• Set task:
Copy out all of the material exactly.

• Source data:
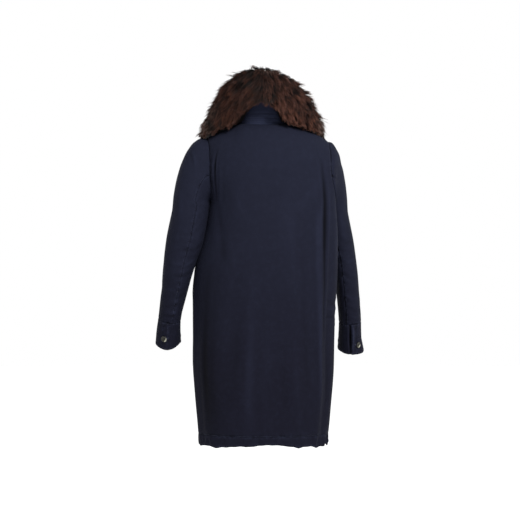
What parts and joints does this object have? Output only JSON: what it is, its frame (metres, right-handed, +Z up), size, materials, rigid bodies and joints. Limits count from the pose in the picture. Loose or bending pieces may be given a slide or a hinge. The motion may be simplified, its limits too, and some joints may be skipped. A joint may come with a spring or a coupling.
{
  "type": "parka",
  "caption": "Knee-length hollow parka in its worn shape, with a fur collar over a stitched stand, a corded hem channel and buttoned cuffs.",
  "frame": {"origin": "centre of the neck seam, where the wearer's neck and shoulders hold the coat up", "axes": "+Z up; the back of the coat faces -Y and its front faces +Y; +X is the wearer's right"},
  "size_m": [0.6282, 0.3286, 1.1364],
  "materials": {
    "navy_cloth": "matt cotton",
    "brown_fur": "long soft fur",
    "dark_button": "polished"
  },
  "bodies": {
    "root": {"back": "navy_cloth", "front_right": "navy_cloth", "front_left": "navy_cloth", "hem_back": "navy_cloth", "hem_front_right": "navy_cloth", "hem_front_left": "navy_cloth", "collar_stand": "navy_cloth", "sleeve_left_upper": "navy_cloth", "sleeve_left_under": "navy_cloth", "sleeve_right_upper": "navy_cloth", "sleeve_right_under": "navy_cloth", "cuff_left": "navy_cloth", "cuff_right": "navy_cloth", "fur_left": "brown_fur", "fur_right": "brown_fur", "cuff_button_left": "dark_button", "cuff_button_right": "dark_button", "front_button_1": "dark_button", "front_button_2": "dark_button", "front_button_3": "dark_button", "front_button_4": "dark_button", "front_button_5": "dark_button"}
  },
  "joints": []
}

• Task answer:
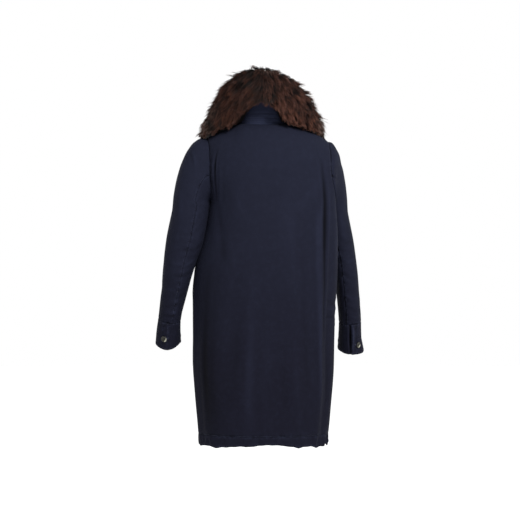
What parts and joints does this object have? Output only JSON: what it is, its frame (metres, right-handed, +Z up), size, materials, rigid bodies and joints. Limits count from the pose in the picture. Loose or bending pieces may be given a slide or a hinge. The motion may be simplified, its limits too, and some joints may be skipped. A joint may come with a spring or a coupling.
{
  "type": "parka",
  "caption": "Knee-length hollow parka in its worn shape, with a fur collar over a stitched stand, a corded hem channel and buttoned cuffs.",
  "frame": {"origin": "centre of the neck seam, where the wearer's neck and shoulders hold the coat up", "axes": "+Z up; the back of the coat faces -Y and its front faces +Y; +X is the wearer's right"},
  "size_m": [0.6282, 0.3286, 1.1364],
  "materials": {
    "navy_cloth": "matt cotton",
    "brown_fur": "long soft fur",
    "dark_button": "polished"
  },
  "bodies": {
    "root": {"back": "navy_cloth", "front_right": "navy_cloth", "front_left": "navy_cloth", "hem_back": "navy_cloth", "hem_front_right": "navy_cloth", "hem_front_left": "navy_cloth", "collar_stand": "navy_cloth", "sleeve_left_upper": "navy_cloth", "sleeve_left_under": "navy_cloth", "sleeve_right_upper": "navy_cloth", "sleeve_right_under": "navy_cloth", "cuff_left": "navy_cloth", "cuff_right": "navy_cloth", "fur_left": "brown_fur", "fur_right": "brown_fur", "cuff_button_left": "dark_button", "cuff_button_right": "dark_button", "front_button_1": "dark_button", "front_button_2": "dark_button", "front_button_3": "dark_button", "front_button_4": "dark_button", "front_button_5": "dark_button"}
  },
  "joints": []
}